Accelerate technology development via the new $4 billion Equipment and Process Innovation and Commercialization (EPIC) Center, set to open in 2026.
The $4 billion Equipment and Process Innovation and Commercialization (EPIC) Center in Silicon Valley is a game-changer for long-term technology leadership. This is a massive, collaborative platform designed to speed up the entire R&D cycle. The new facility, which is slated for completion in 2026, will house over 180,000 square feet of state-of-the-art cleanroom space.
The goal is to provide chipmakers and university partners with early access to next-generation processes, cutting the time it takes to bring a new technology from concept to commercialization by as much as 30%. Over its first decade, the EPIC Center is projected to host over $25 billion in company R&D work. This is a defintely strategic move that locks in Applied Materials' position at the forefront of future technology inflections like Gate-All-Around (GAA) transistors and backside power delivery.
Applied Materials, Inc. (AMAT) - SWOT Analysis: Threats
Escalating US-China Trade Restrictions, Which More Than Doubled Their Impact on the China Market in FY2025
The biggest near-term headwind you face is the relentless tightening of U.S. export controls, which is directly shrinking Applied Materials' accessible market in China. Honestly, this is a geopolitical risk that's now a hard financial reality. The impact of these trade restrictions on the China market was equivalent to roughly 10% in fiscal year 2024, but it more than doubled that amount in fiscal year 2025, according to company reports.
This escalating pressure hit your top line immediately. Applied Materials' total systems and service revenues from China declined to 28% in fiscal year 2025, down to 25% in the fourth quarter alone. Then, a new round of restrictions in late September 2025 is expected to reduce fourth-quarter 2025 net revenue by approximately $110 million. The forward-looking impact is even more significant: management projects a revenue reduction of around $600 million to $710 million in fiscal year 2026.
| Metric | Fiscal Year 2025 (FY2025) | Fiscal Year 2026 (FY2026) Forecast |
|---|---|---|
| Total Company Revenue (FY2025) | $28.4 billion | N/A |
| China Revenue as % of Systems & Services (FY2025) | 28% | Expected to be lower |
| Q4 2025 Revenue Hit from New Restrictions | ~$110 million | N/A |
| Annual Revenue Hit from New Restrictions | N/A | ~$600 million to $710 million |
Increased Competition from Chinese Domestic Equipment Suppliers like Hwatsing and NAURA
The U.S. export controls are creating a massive, government-sponsored opportunity for local Chinese competitors. Companies like Hwatsing and NAURA Technology Group Co Ltd are rapidly filling the vacuum left by U.S. firms, leveraging the domestic substitution push. This isn't just a threat; it's a structural shift where you're losing market share in non-restricted segments.
NAURA, in particular, is consolidating its position, aiming to become China's version of Applied Materials.

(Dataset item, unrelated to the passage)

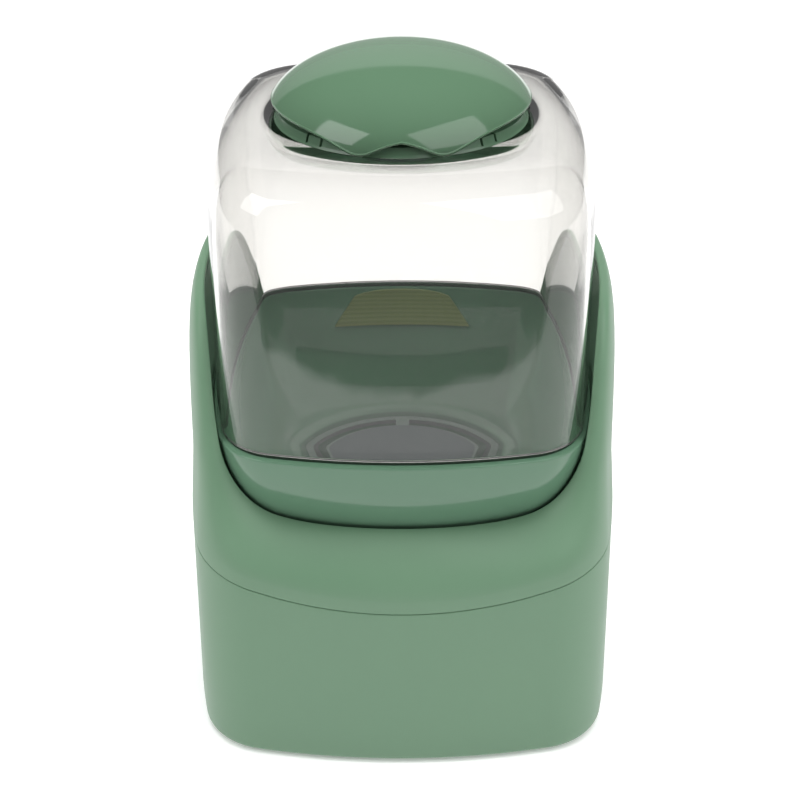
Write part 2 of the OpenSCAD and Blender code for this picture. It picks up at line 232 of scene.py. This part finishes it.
def clearPlastic(name, look):
    # injection-moulded SAN: clear, faintly smoky, polished; lamps reach what is behind it
    material, tree = newMaterial(name)
    where = addNode(tree, "ShaderNodeTexCoord").outputs["Object"]
    waves = addNode(tree, "ShaderNodeTexNoise", {"Vector": where, "Scale": 1 / (look["waveMm"] * mm),
                                                 "Detail": 1.0})
    bump = addNode(tree, "ShaderNodeBump", {"Height": waves.outputs["Fac"], "Strength": look["wave"],
                                            "Distance": look["waveDepthMm"] * mm})
    smears = addNode(tree, "ShaderNodeTexNoise", {"Vector": where, "Scale": 1 / (look["smearMm"] * mm),
                                                  "Detail": 4.0})
    rough = addNode(tree, "ShaderNodeMapRange", {
        "Value": smears.outputs["Fac"], "From Min": 0.45, "From Max": 0.75,
        "To Min": look["rough"], "To Max": look["rough"] + look["smear"]})
    facing = addNode(tree, "ShaderNodeLayerWeight", {"Blend": look["edgeBlend"]})
    tint = addNode(tree, "ShaderNodeMix", {0: facing.outputs["Facing"], 6: linear(look["tint"]),
                                           7: linear(look["edge"])}, data_type="RGBA")
    glass = addNode(tree, "ShaderNodeBsdfPrincipled", {
        "Base Color": tint.outputs[2], "Roughness": rough.outputs[0], "IOR": look["ior"],
        "Transmission Weight": 1.0, "Normal": bump.outputs[0]})
    lampPath = addNode(tree, "ShaderNodeBsdfTransparent", {"Color": linear(look["shade"])})
    path = addNode(tree, "ShaderNodeLightPath")
    mixed = addNode(tree, "ShaderNodeMixShader", {0: path.outputs["Is Shadow Ray"], 1: glass.outputs[0],
                                                  2: lampPath.outputs[0]})
    finishMaterial(tree, mixed.outputs[0])
    return material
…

They are projected to reach $5 billion in Wafer Fab Equipment (WFE) sales in 2025, capturing an estimated 15% of the China market share. Hwatsing is surging in the Chemical Mechanical Planarization (CMP) tool segment, and NAURA is gaining ground in deposition and etch tools. For context, China's share in deposition tools alone rose from 2% to 7% between 2019 and 2024. This is a defintely a long-term threat to your core business.
Wafer Fab Equipment (WFE) Spending in China is Expected to be Even Lower in Fiscal Year 2026
Beyond the direct impact of restrictions, the overall market environment in China is cooling off, which means less spending on new factories and equipment. Applied Materials' own management expects Wafer Fab Equipment (WFE) spending in China to be lower in 2026. This is a double whammy: less market access and a smaller overall market.
Here's the quick math: UBS forecasts China's WFE spending to drop to $29.7 billion in 2025, marking a 19.5% decline compared to 2024. They then project a further cut for 2026 WFE spending to $28.4 billion. While China remains the largest region for WFE spending globally in 2025, this contraction is a significant headwind, especially as you can no longer supply the Chinese memory chip sector or the mature-node market due to tighter U.S. controls.
Cyclical Nature of the Semiconductor Equipment Market, Which Can Lead to Sharp Capital Expenditure Pullbacks
The semiconductor industry is famously cyclical, and Applied Materials' business is highly exposed to these boom-and-bust cycles, which are driven by customer capital expenditure (CapEx) decisions. Your stock's beta of 1.82 is a clear indicator of this higher volatility compared to the broader market.
While the global WFE market is projected for growth-Morgan Stanley forecasts a total market of $117 billion in 2025 (a 14% year-over-year gain) and climbing to $122 billion in 2026-the risk is a sharp pullback. During downturns, customers face low demand and overcapacity, which leads to immediate CapEx cuts and delayed revenue recognition for equipment suppliers. You are currently benefiting from AI-driven demand, but any slowdown in that segment, or a correction in memory pricing, could trigger a rapid CapEx pullback that the current global growth forecast is hiding.
- Higher operational expenses during market downturns.
- Risk of delayed revenue recognition and excess inventory.
- CapEx pullbacks are often sharp and unpredictable.
You need to keep a close eye on customer inventory levels. That's your early warning signal.